Using the data beneath this instruction, retype only the lines from the one that contains "Keep writing the" down to the one that contains "v.co.x = (step_outer", both included, exactly as they appear.

**Records to use**.
>> Begin
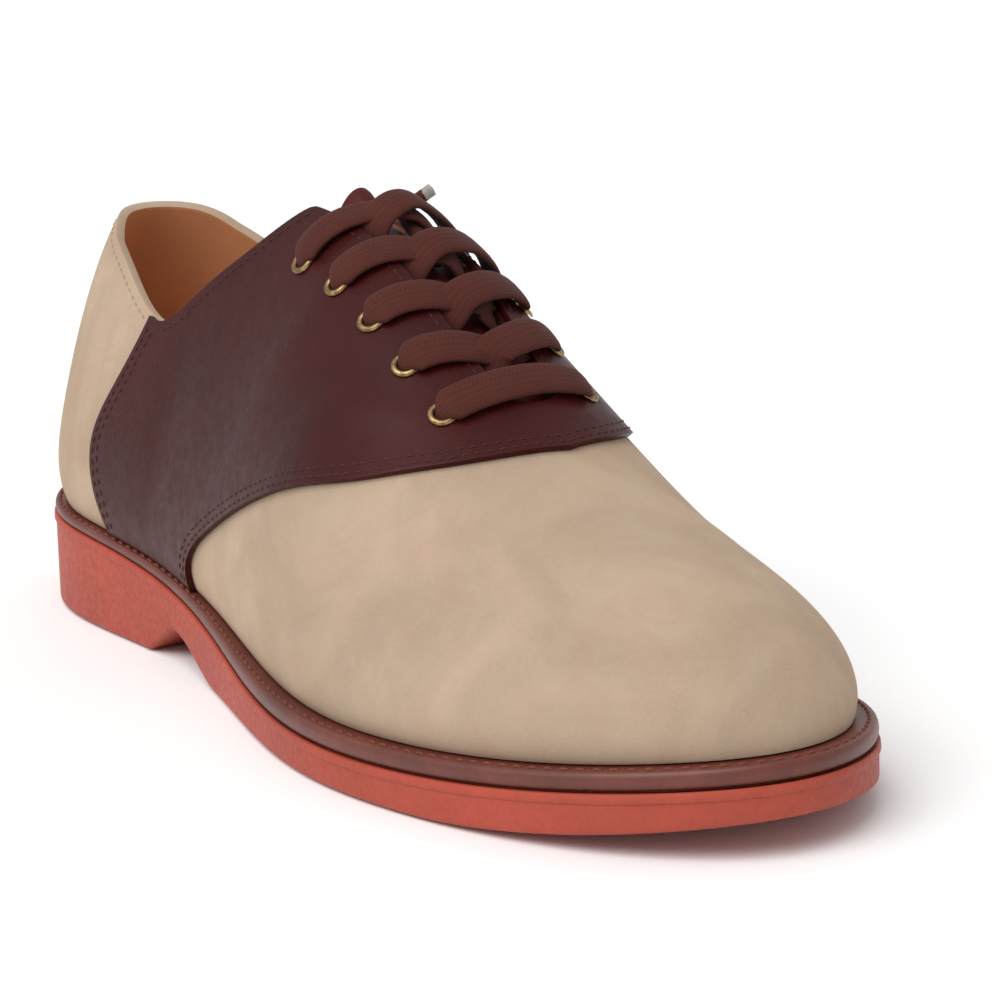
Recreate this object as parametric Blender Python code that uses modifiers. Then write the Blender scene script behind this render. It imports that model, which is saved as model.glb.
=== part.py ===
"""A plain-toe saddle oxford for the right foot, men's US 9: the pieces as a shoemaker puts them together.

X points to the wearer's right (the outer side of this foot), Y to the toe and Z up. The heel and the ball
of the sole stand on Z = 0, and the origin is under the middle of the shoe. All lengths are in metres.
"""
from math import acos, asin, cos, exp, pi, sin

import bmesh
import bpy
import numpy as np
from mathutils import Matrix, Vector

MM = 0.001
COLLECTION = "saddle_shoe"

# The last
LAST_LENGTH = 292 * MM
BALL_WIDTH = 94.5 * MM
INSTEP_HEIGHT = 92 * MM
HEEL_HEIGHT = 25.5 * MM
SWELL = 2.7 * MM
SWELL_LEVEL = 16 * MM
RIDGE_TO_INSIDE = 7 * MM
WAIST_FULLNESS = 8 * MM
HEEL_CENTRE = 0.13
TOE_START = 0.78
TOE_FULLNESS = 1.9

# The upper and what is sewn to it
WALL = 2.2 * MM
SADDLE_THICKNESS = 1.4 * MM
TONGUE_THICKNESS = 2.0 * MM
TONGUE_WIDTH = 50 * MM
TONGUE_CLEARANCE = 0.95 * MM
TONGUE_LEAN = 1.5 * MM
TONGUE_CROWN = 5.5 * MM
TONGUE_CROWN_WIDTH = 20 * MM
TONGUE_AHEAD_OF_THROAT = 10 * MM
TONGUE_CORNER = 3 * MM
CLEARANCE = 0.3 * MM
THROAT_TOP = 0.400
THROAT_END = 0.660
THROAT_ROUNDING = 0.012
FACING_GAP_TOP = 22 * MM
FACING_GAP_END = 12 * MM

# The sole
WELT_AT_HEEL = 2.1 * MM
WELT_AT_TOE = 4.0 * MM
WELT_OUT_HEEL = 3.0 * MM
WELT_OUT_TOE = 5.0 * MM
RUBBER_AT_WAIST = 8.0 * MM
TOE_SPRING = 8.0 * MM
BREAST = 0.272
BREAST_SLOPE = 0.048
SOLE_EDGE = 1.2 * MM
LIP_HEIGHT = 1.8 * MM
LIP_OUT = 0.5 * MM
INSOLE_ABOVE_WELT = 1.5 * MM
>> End
>> Begin
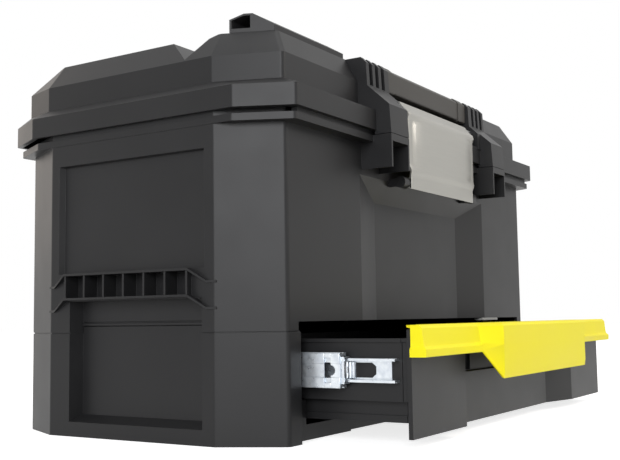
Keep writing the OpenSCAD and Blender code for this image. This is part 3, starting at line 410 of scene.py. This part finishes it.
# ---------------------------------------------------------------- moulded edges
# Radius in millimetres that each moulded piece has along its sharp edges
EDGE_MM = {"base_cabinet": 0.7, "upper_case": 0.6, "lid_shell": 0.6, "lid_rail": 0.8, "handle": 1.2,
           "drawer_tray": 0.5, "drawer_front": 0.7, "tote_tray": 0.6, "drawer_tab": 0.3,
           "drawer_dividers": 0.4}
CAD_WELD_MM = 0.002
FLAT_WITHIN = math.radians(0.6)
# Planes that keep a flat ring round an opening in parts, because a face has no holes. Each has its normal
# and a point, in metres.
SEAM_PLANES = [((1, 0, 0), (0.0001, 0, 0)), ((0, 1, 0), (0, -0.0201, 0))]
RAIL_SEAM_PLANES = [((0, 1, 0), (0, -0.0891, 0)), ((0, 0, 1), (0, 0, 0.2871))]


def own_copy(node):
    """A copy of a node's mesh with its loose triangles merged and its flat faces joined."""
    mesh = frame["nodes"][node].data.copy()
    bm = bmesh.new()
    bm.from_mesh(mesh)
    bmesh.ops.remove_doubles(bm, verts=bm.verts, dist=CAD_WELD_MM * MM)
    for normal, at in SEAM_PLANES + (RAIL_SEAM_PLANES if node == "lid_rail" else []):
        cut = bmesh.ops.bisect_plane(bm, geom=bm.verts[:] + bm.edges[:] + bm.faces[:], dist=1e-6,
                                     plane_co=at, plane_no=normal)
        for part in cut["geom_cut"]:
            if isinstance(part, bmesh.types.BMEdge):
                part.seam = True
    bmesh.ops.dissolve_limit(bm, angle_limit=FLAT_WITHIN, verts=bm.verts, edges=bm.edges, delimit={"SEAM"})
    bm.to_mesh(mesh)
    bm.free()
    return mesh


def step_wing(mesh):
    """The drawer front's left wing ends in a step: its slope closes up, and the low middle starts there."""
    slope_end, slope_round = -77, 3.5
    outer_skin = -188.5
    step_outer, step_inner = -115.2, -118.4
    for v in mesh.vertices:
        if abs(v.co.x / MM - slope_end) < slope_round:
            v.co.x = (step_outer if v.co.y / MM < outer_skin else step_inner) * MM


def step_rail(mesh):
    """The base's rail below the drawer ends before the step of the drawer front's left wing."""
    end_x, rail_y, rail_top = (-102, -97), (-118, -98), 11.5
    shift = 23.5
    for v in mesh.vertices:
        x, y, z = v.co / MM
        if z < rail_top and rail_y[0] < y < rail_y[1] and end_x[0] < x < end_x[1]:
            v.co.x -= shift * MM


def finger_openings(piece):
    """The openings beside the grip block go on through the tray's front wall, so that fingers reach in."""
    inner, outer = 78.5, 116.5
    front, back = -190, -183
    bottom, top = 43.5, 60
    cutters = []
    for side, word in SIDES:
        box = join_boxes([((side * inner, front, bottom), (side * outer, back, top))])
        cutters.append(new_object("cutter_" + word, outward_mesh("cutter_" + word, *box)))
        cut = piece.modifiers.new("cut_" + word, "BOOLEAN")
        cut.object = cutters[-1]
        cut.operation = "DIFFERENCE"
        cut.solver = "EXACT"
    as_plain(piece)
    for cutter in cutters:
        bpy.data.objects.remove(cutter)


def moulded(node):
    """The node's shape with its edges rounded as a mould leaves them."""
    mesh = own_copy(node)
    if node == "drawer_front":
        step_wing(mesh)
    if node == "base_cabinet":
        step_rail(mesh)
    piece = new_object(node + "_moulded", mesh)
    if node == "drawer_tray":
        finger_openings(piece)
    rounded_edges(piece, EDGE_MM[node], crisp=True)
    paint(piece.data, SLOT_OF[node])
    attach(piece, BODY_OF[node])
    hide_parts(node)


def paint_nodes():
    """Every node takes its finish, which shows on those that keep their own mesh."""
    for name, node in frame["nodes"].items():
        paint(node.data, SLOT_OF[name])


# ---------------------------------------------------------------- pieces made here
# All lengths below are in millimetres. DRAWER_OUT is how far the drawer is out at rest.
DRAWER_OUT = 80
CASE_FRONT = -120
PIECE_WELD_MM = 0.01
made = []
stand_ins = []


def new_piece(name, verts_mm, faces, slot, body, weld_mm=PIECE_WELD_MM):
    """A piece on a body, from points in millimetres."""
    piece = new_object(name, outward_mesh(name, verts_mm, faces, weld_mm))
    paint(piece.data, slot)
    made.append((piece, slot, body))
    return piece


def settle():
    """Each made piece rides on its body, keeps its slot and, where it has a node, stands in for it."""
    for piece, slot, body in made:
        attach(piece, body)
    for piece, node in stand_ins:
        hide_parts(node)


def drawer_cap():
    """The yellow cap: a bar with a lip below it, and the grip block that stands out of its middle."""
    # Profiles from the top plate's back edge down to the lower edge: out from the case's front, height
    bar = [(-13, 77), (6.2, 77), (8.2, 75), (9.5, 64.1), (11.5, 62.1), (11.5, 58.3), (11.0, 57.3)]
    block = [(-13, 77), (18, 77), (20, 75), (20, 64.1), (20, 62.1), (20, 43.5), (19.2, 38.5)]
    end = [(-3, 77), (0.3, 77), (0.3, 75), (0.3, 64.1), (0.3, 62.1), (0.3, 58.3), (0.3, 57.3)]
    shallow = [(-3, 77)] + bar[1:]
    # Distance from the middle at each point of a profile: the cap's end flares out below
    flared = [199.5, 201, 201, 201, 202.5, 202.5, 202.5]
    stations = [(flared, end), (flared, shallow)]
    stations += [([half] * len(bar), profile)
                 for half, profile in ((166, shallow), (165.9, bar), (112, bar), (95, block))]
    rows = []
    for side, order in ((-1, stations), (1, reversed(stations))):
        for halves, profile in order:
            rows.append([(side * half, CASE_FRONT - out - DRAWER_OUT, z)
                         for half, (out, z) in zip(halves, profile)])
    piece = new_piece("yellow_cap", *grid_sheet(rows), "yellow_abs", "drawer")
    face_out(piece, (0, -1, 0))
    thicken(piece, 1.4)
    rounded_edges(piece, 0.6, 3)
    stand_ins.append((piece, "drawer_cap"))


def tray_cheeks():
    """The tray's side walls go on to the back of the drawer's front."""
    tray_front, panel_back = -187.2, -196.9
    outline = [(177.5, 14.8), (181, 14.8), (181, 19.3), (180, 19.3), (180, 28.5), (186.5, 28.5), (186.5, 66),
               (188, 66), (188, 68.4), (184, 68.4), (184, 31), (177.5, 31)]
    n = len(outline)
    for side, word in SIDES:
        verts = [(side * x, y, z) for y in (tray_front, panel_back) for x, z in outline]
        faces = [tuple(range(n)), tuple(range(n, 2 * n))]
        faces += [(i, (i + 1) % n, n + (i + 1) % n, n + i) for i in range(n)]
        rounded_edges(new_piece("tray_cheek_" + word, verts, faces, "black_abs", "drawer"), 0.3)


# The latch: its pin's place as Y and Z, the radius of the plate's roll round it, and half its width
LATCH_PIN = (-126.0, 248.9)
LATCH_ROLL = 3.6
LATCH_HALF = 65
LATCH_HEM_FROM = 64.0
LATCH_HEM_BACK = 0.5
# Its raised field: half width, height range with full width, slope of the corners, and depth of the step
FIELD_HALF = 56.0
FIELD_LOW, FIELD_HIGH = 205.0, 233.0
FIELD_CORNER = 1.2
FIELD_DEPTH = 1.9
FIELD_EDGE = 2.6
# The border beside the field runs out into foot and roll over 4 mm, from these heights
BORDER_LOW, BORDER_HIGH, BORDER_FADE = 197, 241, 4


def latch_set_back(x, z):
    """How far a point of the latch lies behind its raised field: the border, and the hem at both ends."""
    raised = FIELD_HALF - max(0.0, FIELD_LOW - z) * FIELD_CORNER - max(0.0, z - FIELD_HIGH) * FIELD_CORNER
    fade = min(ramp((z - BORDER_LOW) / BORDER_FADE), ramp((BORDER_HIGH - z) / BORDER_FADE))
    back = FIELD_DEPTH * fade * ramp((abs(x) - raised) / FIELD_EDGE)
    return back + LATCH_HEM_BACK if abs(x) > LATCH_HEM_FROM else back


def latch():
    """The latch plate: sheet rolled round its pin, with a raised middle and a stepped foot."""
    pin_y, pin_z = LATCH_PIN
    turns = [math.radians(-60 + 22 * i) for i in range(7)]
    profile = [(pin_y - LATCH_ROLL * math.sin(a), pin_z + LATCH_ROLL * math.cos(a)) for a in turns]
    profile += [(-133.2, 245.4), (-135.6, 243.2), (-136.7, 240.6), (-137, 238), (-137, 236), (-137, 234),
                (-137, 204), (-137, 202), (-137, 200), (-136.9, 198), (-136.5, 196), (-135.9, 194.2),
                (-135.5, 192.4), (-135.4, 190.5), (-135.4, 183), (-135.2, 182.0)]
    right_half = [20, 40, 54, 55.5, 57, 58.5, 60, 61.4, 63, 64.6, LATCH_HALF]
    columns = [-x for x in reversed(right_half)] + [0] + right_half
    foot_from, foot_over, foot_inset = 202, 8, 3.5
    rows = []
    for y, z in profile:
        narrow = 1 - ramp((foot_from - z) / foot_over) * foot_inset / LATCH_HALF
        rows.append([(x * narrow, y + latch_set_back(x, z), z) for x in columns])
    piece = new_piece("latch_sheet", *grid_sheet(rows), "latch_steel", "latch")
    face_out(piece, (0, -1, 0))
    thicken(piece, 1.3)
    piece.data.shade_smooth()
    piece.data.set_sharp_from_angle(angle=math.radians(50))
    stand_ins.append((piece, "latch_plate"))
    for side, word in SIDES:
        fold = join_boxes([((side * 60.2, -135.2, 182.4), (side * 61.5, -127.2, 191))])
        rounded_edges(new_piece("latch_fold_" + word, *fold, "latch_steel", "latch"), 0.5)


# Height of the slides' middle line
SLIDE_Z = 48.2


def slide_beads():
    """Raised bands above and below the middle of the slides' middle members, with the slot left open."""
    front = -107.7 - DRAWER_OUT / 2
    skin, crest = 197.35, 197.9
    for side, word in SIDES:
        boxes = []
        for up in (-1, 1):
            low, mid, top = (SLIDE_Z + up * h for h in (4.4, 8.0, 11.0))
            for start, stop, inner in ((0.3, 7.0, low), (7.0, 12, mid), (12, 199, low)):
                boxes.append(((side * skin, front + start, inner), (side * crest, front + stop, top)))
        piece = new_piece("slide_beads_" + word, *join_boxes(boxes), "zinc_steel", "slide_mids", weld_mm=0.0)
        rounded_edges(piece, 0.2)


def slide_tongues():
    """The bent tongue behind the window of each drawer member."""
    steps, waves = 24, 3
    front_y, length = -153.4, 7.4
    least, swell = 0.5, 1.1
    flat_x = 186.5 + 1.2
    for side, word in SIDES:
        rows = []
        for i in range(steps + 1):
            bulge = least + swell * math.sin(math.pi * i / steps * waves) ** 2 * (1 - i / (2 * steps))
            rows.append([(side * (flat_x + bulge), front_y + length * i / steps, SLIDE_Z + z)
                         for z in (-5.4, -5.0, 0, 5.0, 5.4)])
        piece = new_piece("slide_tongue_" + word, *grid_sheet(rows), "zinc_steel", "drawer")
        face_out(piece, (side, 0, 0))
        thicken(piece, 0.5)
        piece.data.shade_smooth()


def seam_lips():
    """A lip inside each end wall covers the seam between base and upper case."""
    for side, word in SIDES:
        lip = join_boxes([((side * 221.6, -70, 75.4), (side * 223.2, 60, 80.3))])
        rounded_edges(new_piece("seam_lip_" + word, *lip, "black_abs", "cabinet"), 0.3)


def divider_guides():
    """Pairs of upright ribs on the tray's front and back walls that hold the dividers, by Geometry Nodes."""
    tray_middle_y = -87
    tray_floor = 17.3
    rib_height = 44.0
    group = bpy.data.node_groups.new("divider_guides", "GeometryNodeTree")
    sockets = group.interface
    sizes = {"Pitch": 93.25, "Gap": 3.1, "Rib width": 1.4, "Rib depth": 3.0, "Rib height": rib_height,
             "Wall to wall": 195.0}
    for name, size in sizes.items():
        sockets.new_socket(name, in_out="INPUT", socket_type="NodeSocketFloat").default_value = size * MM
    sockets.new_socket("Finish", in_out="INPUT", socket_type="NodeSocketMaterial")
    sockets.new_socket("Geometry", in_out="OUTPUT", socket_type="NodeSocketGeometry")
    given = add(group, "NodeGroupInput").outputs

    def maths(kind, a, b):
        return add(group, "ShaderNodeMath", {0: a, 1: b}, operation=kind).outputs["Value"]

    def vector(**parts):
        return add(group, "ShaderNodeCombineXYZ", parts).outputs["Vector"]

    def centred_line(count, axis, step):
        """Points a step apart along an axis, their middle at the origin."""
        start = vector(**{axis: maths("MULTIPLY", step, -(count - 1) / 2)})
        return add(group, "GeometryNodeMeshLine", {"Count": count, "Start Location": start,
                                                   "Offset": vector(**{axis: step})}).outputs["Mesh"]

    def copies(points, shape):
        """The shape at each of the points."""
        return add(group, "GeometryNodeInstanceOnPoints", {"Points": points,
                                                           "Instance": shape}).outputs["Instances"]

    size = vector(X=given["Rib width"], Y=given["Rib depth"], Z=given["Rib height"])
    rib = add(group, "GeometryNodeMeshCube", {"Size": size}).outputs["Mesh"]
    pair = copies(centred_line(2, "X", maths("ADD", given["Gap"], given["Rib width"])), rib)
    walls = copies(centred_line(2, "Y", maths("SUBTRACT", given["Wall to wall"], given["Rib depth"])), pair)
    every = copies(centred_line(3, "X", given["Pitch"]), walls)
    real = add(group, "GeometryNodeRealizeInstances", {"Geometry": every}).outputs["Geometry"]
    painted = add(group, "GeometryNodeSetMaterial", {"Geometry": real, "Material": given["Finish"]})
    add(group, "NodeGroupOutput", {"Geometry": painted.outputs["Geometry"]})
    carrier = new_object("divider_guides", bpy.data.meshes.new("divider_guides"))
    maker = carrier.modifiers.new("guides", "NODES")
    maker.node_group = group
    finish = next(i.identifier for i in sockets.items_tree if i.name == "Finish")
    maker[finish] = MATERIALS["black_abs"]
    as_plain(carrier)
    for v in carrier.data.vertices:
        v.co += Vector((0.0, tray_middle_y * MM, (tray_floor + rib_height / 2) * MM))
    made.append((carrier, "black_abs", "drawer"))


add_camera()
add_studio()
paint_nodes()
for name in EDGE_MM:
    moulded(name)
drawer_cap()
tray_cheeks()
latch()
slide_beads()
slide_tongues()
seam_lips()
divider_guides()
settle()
>> End
**Full solution**.
Keep writing the OpenSCAD and Blender code for this image. This is part 3, starting at line 410 of scene.py. This part finishes it.
# ---------------------------------------------------------------- moulded edges
# Radius in millimetres that each moulded piece has along its sharp edges
EDGE_MM = {"base_cabinet": 0.7, "upper_case": 0.6, "lid_shell": 0.6, "lid_rail": 0.8, "handle": 1.2,
           "drawer_tray": 0.5, "drawer_front": 0.7, "tote_tray": 0.6, "drawer_tab": 0.3,
           "drawer_dividers": 0.4}
CAD_WELD_MM = 0.002
FLAT_WITHIN = math.radians(0.6)
# Planes that keep a flat ring round an opening in parts, because a face has no holes. Each has its normal
# and a point, in metres.
SEAM_PLANES = [((1, 0, 0), (0.0001, 0, 0)), ((0, 1, 0), (0, -0.0201, 0))]
RAIL_SEAM_PLANES = [((0, 1, 0), (0, -0.0891, 0)), ((0, 0, 1), (0, 0, 0.2871))]


def own_copy(node):
    """A copy of a node's mesh with its loose triangles merged and its flat faces joined."""
    mesh = frame["nodes"][node].data.copy()
    bm = bmesh.new()
    bm.from_mesh(mesh)
    bmesh.ops.remove_doubles(bm, verts=bm.verts, dist=CAD_WELD_MM * MM)
    for normal, at in SEAM_PLANES + (RAIL_SEAM_PLANES if node == "lid_rail" else []):
        cut = bmesh.ops.bisect_plane(bm, geom=bm.verts[:] + bm.edges[:] + bm.faces[:], dist=1e-6,
                                     plane_co=at, plane_no=normal)
        for part in cut["geom_cut"]:
            if isinstance(part, bmesh.types.BMEdge):
                part.seam = True
    bmesh.ops.dissolve_limit(bm, angle_limit=FLAT_WITHIN, verts=bm.verts, edges=bm.edges, delimit={"SEAM"})
    bm.to_mesh(mesh)
    bm.free()
    return mesh


def step_wing(mesh):
    """The drawer front's left wing ends in a step: its slope closes up, and the low middle starts there."""
    slope_end, slope_round = -77, 3.5
    outer_skin = -188.5
    step_outer, step_inner = -115.2, -118.4
    for v in mesh.vertices:
        if abs(v.co.x / MM - slope_end) < slope_round:
            v.co.x = (step_outer if v.co.y / MM < outer_skin else step_inner) * MM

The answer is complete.